Prior to November 1984 however spouses could use section 7(3)i of the Divorce Act of 1979 (“the Divorce Act”) in the event that a spouse who feels they are entitled to some of the assets of their spouse, even though they are married out of community of property, can apply to the courts for a redistribution of assets. This would have been done by the concerned spouse approaching the Courts and requesting a redistribution of assets under section 7(3) of the Divorce Act. This is a discretionary power granted to courts in a divorce proceeding and the onus would be on the spouse to prove that the assets ought to be redistributed. The spouse applying for the redistribution would need to show the Court that they contributed directly or indirectly to the maintenance of the other spouse during the subsistence of the marriage. The purpose of Section 7(3) was to avoid grossly inequitable discrepancies in the financial position of spouses at divorce. This discrepancy most often is when one looks at the pension fund or retirement funds of a spouse.

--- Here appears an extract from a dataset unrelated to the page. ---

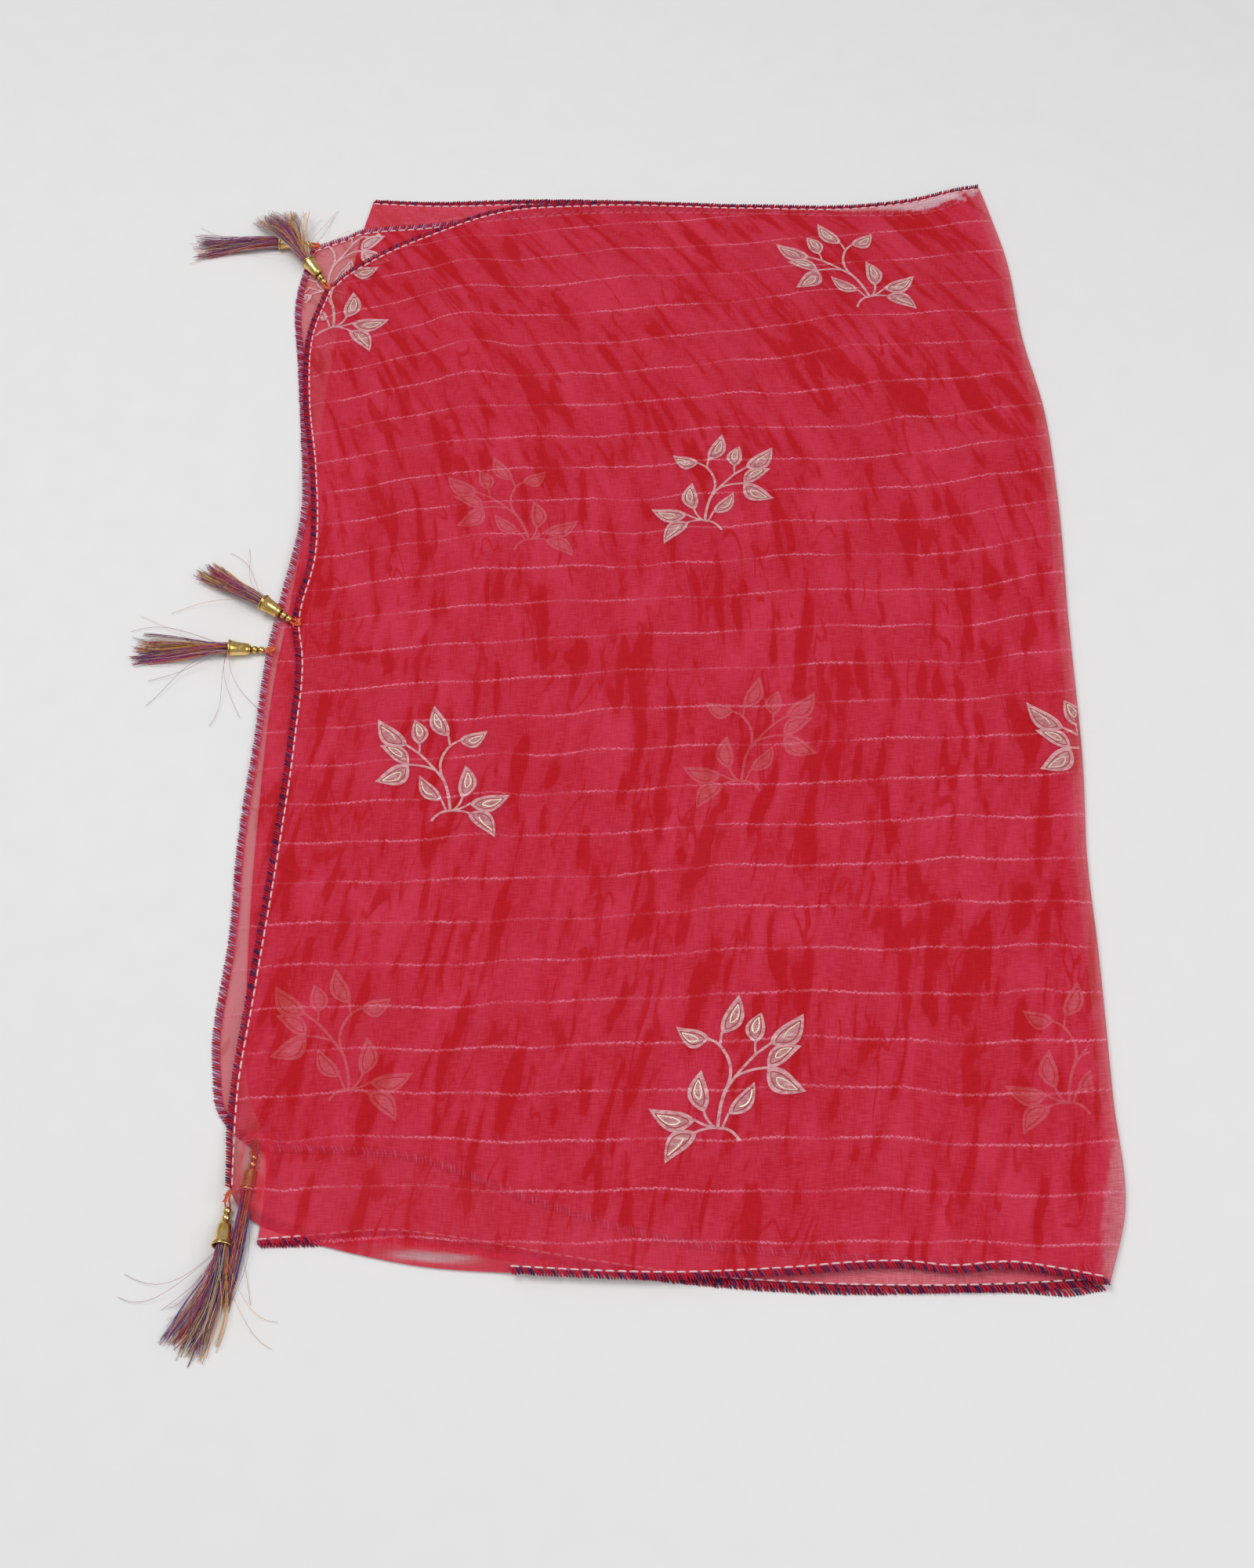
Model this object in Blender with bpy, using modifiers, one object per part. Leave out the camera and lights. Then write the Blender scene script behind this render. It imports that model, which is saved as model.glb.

Since November 1984 however this has changed and if you were married after this date Section 7(3) was no longer an available relief for spouses as the accrual system was introduced to help spouses to grow and share their estate equally. A recent judgment handed down by the High Court of Pretoria has changed this.

The court declared that section 7(3) of the Divorce Act is inconsistent with the Constitution of the Republic of South African and therefore needs to be amended. This therefore means that spouses who are seeking a divorce and who feel that they have contributed directly or indirectly to the maintenance of the other spouse during the subsistence of the marriage for specific reasons which would be unique to each case. Therefore, when you are divorcing your spouse, they can request to the court that they ought to receive certain of your assets and this includes pension funds and investments.


I did not go into great detail regarding the judgment however if you wish to read it please click here to read the full judgment. I have only highlighted the outcome of the case.


The Opinion


There are various options available between spouses to equalise assets if they are married out of community of property without the application of the accrual system. These options however are all subjective and at the discretion of the spouses.


Many spouses choose to donate assets to each other if the one spouse has earned or accumulated more assets during a certain period of time. This exercise assists in ensuring that the spouse who is earning less can also benefit from the other spouses’ fortunes for whatsoever reason. Another option would be to contribute to and investment or retirement annuity on behalf of the spouse who is not earning as much as the other spouse. There can also be tax advantages to these decisions.

If you are unsure of the implications of this change in law, please consult with your advisor to determine how best to plan for the future.